Ensconced in an ancient Abruzzo hill town, he bonds with a priest played by Paolo Bonacelli, who utters the movie’s thesis lines: “You’re American. You think you can escape history. You live for the present,” and, “You cannot doubt the existence of hell. You live in it. It’s a place without love.” That was where Clooney lived in his last movie, too, Up in the Air, and I get a sense that with that film and this one and Solaris and Michael Clayton that he’s trying to deepen his persona. The enterprise is probably doomed. He’s just naturally gregarious, a disarmingly handsome smoothie with a toasty, caressing voice. He did pull off the brooding thing in Michael Clayton, but he had a fuller script. Here, when he stares blankly offscreen, he’s just… blank.

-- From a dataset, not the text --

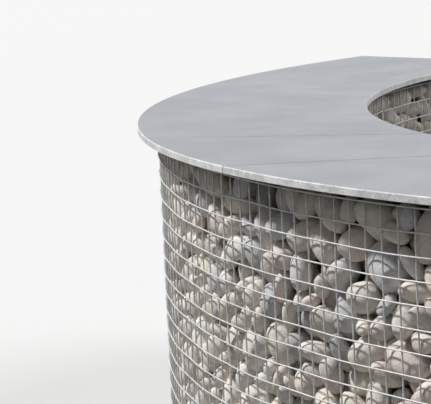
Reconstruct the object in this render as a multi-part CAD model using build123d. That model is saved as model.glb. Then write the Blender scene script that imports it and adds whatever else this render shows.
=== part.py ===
from build123d import *
from math import cos, degrees, radians, sin
import os

# Plan of the curved wall, in millimetres and degrees, seen from the axis that it bends about
bays = 4
bay_angle = 22.5
outer_radius = 2300.0
wall_thickness = 500.0

# Welded mesh baskets: level wires lie on the outside of the upright ones
wire = 4.0
foot_gap = 4.0
fit_gap = 0.3
row_pitch = 150.0
rows = 6
outer_columns = 9
inner_columns = 7
end_columns = 5

# Mortar bed on top of the baskets
bed_thickness = 18.0
bed_inset = 15.0

# Coping slabs, cut from flags to the curve; joint_advance is how far a joint leans off its radius
slab_thickness = 16.0
slab_overhang = 60.0
slab_angle = 15.0
first_slab_angle = 11.0
joint_advance = 9.5
joint_gap = 3.0
arris = 2.0

# Sizes that follow from the ones above
total_angle = bays * bay_angle
start_angle = -total_angle / 2
inner_radius = outer_radius - wall_thickness
mid_radius = (outer_radius + inner_radius) / 2
panel_height = rows * row_pitch + wire
basket_height = foot_gap + panel_height
panel_depth = 2 * wire
slab_bottom = basket_height + bed_thickness
slab_outer = outer_radius + slab_overhang
slab_inner = inner_radius - slab_overhang


def arc_angle(width, radius):
    """Angle that a small width takes up at a radius."""
    return degrees(width / radius)


def plan_point(radius, angle, beyond=0.0):
    """Point of the plan; beyond moves it square to its radius, towards larger angles."""
    turn = radians(angle)
    return Vector(
        radius * sin(turn) + beyond * cos(turn),
        -radius * cos(turn) + beyond * sin(turn),
    )


def plan_face(low_radius, high_radius, low_start, low_end, high_start, high_end):
    """Face between two arcs about the wall's axis, given as corner points, closed by two lines."""
    outer = RadiusArc(high_start, high_end, -high_radius)
    inner = RadiusArc(low_end, low_start, low_radius)
    return make_face([outer, Line(high_end, low_end), inner, Line(low_start, high_start)])


def ring_sector(low_radius, high_radius, start, end, bottom, height):
    """Solid between two radii and two angles, turned about the wall's axis."""
    profile = Rectangle(high_radius - low_radius, height, align=(Align.MIN, Align.MIN))
    placed = Plane.XZ * Pos(low_radius, bottom) * profile
    return Rot(0, 0, start - 90) * revolve(placed, Axis.Z, end - start)


def upright_wire():
    """One upright wire of a basket, square to its radius, over the origin."""
    upright = Box(wire, wire, panel_height, align=(Align.CENTER, Align.CENTER, Align.MIN))
    return Pos(0, 0, foot_gap) * upright


def level_side(radius, first, step, columns):
    """One side of a level wire in plan: flat across each weld and bent halfway between welds."""
    corner_radius = radius / cos(radians(step / 2))
    corners = [plan_point(corner_radius, first + (column + 0.5) * step) for column in range(columns)]
    start = plan_point(radius, first, -wire / 2)
    end = plan_point(radius, first + columns * step, wire / 2)
    return [start] + corners + [end]


def level_wire(low_radius, first, step, columns):
    """One level wire of a curved panel, bent to follow the uprights that it is welded to."""
    low_side = level_side(low_radius, first, step, columns)
    high_side = level_side(low_radius + wire, first, step, columns)
    outline = Polyline(low_side + high_side[::-1], close=True)
    return extrude(make_face(outline), wire)


def curved_panel(bay, columns, upright_low, level_low):
    """Bent mesh panel of one bay, its wires fused where they are welded."""
    middle = upright_low + wire / 2
    edge = arc_angle((wire + fit_gap) / 2, middle)
    first = start_angle + bay * bay_angle + edge
    step = (bay_angle - 2 * edge) / columns
    level = level_wire(level_low, first, step, columns)
    uprights = [
        Rot(0, 0, first + column * step) * Pos(0, -middle) * upright_wire()
        for column in range(columns + 1)
    ]
    levels = [Pos(0, 0, foot_gap + row * row_pitch) * level for row in range(rows + 1)]
    return Part() + uprights + levels


def outer_panel(bay):
    """Mesh on the round outside face."""
    upright_low = outer_radius + fit_gap
    return curved_panel(bay, outer_columns, upright_low, upright_low + wire)


def inner_panel(bay):
    """Mesh on the hollow inside face."""
    upright_low = inner_radius - fit_gap - wire
    return curved_panel(bay, inner_columns, upright_low, upright_low - wire)


def end_panel(side):
    """Flat mesh panel that closes one end of the wall, from face to face."""
    step = (wall_thickness - wire) / end_columns
    first = inner_radius + wire / 2
    level = Box(wall_thickness, wire, wire, align=(Align.MIN, Align.MIN, Align.MIN))
    uprights = [
        Pos(first + column * step, fit_gap + wire / 2) * upright_wire()
        for column in range(end_columns + 1)
    ]
    levels = [
        Pos(inner_radius, fit_gap + wire, foot_gap + row * row_pitch) * level
        for row in range(rows + 1)
    ]
    panel = Part() + uprights + levels
    turned = Rot(0, 0, total_angle / 2 - 90) * panel
    if side < 0:
        return mirror(turned, Plane.YZ)
    return turned


def stone_fill(bay):
    """Cobbles packed in one bay, as the block that they fill."""
    bay_start = start_angle + bay * bay_angle
    return ring_sector(inner_radius, outer_radius, bay_start, bay_start + bay_angle, 0, basket_height)


def mortar_bed(bay):
    """Levelling bed of one bay, kept back from both faces."""
    bay_start = start_angle + bay * bay_angle
    low = inner_radius + bed_inset
    high = outer_radius - bed_inset
    return ring_sector(low, high, bay_start, bay_start + bay_angle, basket_height, bed_thickness)


def joint_angles():
    """Outer-edge angles of the joints that reach from edge to edge of the coping."""
    angles = []
    angle = start_angle + first_slab_angle
    while angle + joint_advance < total_angle / 2 - slab_angle / 4:
        angles.append(angle)
        angle += slab_angle
    return angles


def joint_side(angle, side):
    """Inner and outer corner of the slab that lies on one side of a joint."""
    low = plan_point(slab_inner, angle + joint_advance)
    high = plan_point(slab_outer, angle)
    along = (high - low).normalized()
    square = Vector(-along.Y, along.X)
    half_gap = square * (side * joint_gap / 2)
    return (low + half_gap).normalized() * slab_inner, (high + half_gap).normalized() * slab_outer


def wall_end(side):
    """Inner and outer corner of the coping where it stops flush with an end panel."""
    face = fit_gap + panel_depth
    angle = side * total_angle / 2
    low = plan_point(slab_inner, angle + side * arc_angle(face, slab_inner))
    high = plan_point(slab_outer, angle + side * arc_angle(face, slab_outer))
    return low, high


def coping_slabs():
    """Slabs of the coping from one end of the wall to the other."""
    joints = joint_angles()
    starts = [wall_end(-1)] + [joint_side(angle, 1) for angle in joints]
    ends = [joint_side(angle, -1) for angle in joints] + [wall_end(1)]
    slabs = []
    for start, end in zip(starts, ends):
        outline = plan_face(slab_inner, slab_outer, start[0], end[0], start[1], end[1])
        slab = extrude(Pos(0, 0, slab_bottom) * outline, slab_thickness, dir=(0, 0, 1))
        top_edges = slab.faces().sort_by(Axis.Z)[-1].edges()
        slabs.append(chamfer(top_edges, arris))
    return slabs


def named_pieces():
    """Every piece of the wall, placed about the axis that it bends about."""
    pieces = {}
    for bay in range(bays):
        number = bay + 1
        pieces[f"outer_mesh_{number}"] = outer_panel(bay)
        pieces[f"inner_mesh_{number}"] = inner_panel(bay)
        pieces[f"stone_fill_{number}"] = stone_fill(bay)
        pieces[f"mortar_bed_{number}"] = mortar_bed(bay)
    pieces["left_end_mesh"] = end_panel(-1)
    pieces["right_end_mesh"] = end_panel(1)
    for number, slab in enumerate(coping_slabs(), start=1):
        pieces[f"coping_slab_{number}"] = slab
    return pieces


# The origin is on the ground under the middle of the wall, so the axis lies behind it
os.makedirs("parts", exist_ok=True)
for name, piece in named_pieces().items():
    export_step(Pos(0, mid_radius) * piece, f"parts/{name}.step")
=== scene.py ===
# %% [markdown]
# # A curved gabion wall
# A gabion wall is a row of wire baskets, packed with stone and capped with slabs.
# The solids loaded here fix every size and place: four bays of basket, a bed and a coping.
# Blender then does what solids are poor at: thousands of cobbles, the fine mesh, and surfaces
# that look like stone, zinc and sawn slab.

# %% Load the solids
import bpy
import bmesh
import math
import numpy as np
from mathutils import Matrix, Vector, kdtree


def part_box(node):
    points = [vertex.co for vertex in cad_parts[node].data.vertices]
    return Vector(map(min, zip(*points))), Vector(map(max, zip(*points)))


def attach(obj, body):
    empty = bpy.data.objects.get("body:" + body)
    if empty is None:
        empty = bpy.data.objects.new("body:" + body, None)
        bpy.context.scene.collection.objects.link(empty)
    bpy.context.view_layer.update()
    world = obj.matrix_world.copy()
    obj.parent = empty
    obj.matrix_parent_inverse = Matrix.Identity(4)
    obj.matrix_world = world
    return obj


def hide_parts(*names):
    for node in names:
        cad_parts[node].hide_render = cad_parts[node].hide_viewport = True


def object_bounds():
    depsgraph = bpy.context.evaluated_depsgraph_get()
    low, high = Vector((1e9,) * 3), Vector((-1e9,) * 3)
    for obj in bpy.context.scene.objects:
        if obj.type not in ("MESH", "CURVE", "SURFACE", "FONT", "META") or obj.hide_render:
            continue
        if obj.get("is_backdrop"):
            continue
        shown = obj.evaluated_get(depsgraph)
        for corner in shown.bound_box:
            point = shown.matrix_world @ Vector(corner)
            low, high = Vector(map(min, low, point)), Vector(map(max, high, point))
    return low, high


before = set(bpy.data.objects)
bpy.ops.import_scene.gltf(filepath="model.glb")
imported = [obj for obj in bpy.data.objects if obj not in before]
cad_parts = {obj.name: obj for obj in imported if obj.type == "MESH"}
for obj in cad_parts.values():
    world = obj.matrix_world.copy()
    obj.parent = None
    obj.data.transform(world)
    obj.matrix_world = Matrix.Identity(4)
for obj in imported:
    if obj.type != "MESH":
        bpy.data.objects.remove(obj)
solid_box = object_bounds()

solid_sizes = [high - low for low, high in zip(*solid_box)]
print(len(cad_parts), "solids,", " by ".join(f"{size:.3f}" for size in solid_sizes), "m")

# %% [markdown]
# ## The plan of the wall
# Everything is set out from the upright axis that the wall bends about. That axis isn't a solid, so
# its place could be typed in, but then it would drift from the solids when they change. The boxes
# of the stone blocks give it instead: a block at the wall's middle reaches half the thickness in
# front of the origin, and the last block reaches as far sideways as the outer face does at half the
# wall's angle. Only the angle of one bay is typed in again.

# %% Work out the plan
bay_angle = math.radians(22.5)
bays = sum(name.startswith("stone_fill_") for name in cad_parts)
half_angle = bays * bay_angle / 2
wall_thickness = -2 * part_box(f"stone_fill_{bays // 2}")[0].y
outer_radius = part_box(f"stone_fill_{bays}")[1].x / math.sin(half_angle)
inner_radius = outer_radius - wall_thickness
axis_y = outer_radius - wall_thickness / 2
basket_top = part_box("stone_fill_1")[1].z
coping_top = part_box("coping_slab_1")[1].z
print(f"{bays} bays, faces at {inner_radius:.3f} and {outer_radius:.3f} m from the axis")
print(f"baskets {basket_top:.3f} m high, coping top at {coping_top:.3f} m")

# %% [markdown]
# ## Packing the cobbles
# Real cobbles are tipped into the basket and settle against the mesh. A rigid-body simulation could
# do that, but with thousands of stones it is slow. Here each stone is an egg shape with three
# different half-widths. Stones that overlap push each other apart a little, again and again, while
# the mesh, the ground and a hidden core keep them in a layer about two stones deep. After a few
# hundred rounds they sit as tightly as tipped stone does. First comes their number: the space in
# the layer, times the share of it that packed stone fills, over the size of a mean stone.

# %% Sizes and number of the cobbles
cobble_half_length = 0.046
cobble_length_spread = 0.25
half_length_limits = (0.025, 0.066)
middle_shares = (0.52, 0.86)
shortest_shares = (0.68, 0.95)
layer_depth = 0.12
packing_share = 0.56
sample_size = 4000
dice = np.random.default_rng(seed=20)


def cobble_half_widths(count):
    """Half-widths of the stones, longest first."""
    longest = cobble_half_length * np.exp(dice.normal(0, cobble_length_spread, count))
    longest = np.clip(longest, *half_length_limits)
    middle = longest * dice.uniform(*middle_shares, count)
    shortest = middle * dice.uniform(*shortest_shares, count)
    return np.stack([longest, middle, shortest], axis=1)


def layer_volume():
    """Space between the faces and the hidden core."""
    whole = (outer_radius**2 - inner_radius**2) * half_angle
    core_low = inner_radius + layer_depth
    core_high = outer_radius - layer_depth
    core_half_angle = half_angle - layer_depth / axis_y
    core = (core_high**2 - core_low**2) * core_half_angle
    return (whole - core) * basket_top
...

The film is so studiously desolate that I think if at that sad little screening I attended someone had giggled in the wrong place, the game would have been over. It would have opened the floodgates, turned into Mystery Science Theater with the audience heckling Clooney and his God’s Loneliest Man act. But the silence held, and the movie cast a spell. One reason for its power is its opening sequence on a frozen lake in Sweden, an attempt on the life of Clooney’s Jack with a shocking twist that lingers in the mind—that we never quite get over.

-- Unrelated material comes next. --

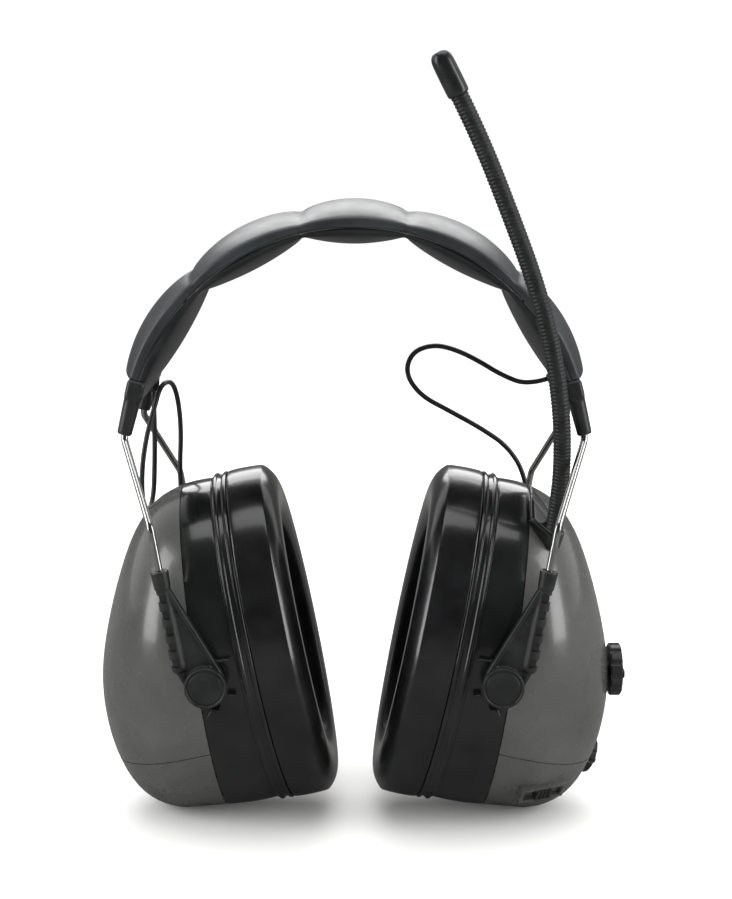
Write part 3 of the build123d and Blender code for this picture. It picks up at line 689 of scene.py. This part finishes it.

I also like all the minutiae, the weaponry shop talk. There are long
scenes in which Jack does nothing but construct a gun to the
specifications of a female client (the sultry, teasingly enigmatic
Thekla Reuten) for purposes unknown: a submachine gun with the range of a
rifle and a “suppressor” to disguise the shooter’s location. Watch
Clooney open tubes and fiddle with steel rings and sand stuff down and
add mercury to bullets to make them mushroom on impact. It’s absorbing,
this craftsmanship. It connects with the deliberate, craftsman-like feel
of the film itself.
The Netherlands-born director, Anton Corbijn (Control), makes
the landscape do much of the talking. There are lots of
paranoia-inducing overhead shots. Empty spaces alternate with twisty
ancient stone stairs and shadowed passageways. The thrust, though, is
increasingly sentimental. As in Up in the Air, Jack falls in
love, here with a prostitute played by the oxymoronically named Violente
Placido. The sex (under red lights) is pretty explicit, at least where
she’s concerned. I wondered why Placido, with her soft, open face and
voluptuous body, was so familiar. It turns out she’s the daughter of
Simonetta Stefanelli, unforgettable as Michael Corleone’s Sicilan bride
in The Godfather, the one whose murder ended whatever hope he
had of retaining his humanity. Will her daughter be similarly terminated
here? Or does she have an agenda of her own?
Booth’s novel has a conventional whodunit wind-up, but in the film Corbijn steers into Antonioni country (albeit with more gore): You’re left shaking your head and asking, “Why…?” But perhaps that is, as World Trade Center wire-walker (and quintessential French existentialist) Phillipe Petit says in Man on Wire, “very American finger-snapping. I did somezing magnificent and mysterious and I got a ‘why,’ and ze beauty of eet is zat I don’t have a ‘why.’” Perhaps Jack is stalked simply because a man with no past and no future must live in the most tenuous present, a thin wire of existence that's apt to be ended by a bullet from anywhere, at any time.
Or perhaps it’s lousy screenwriting.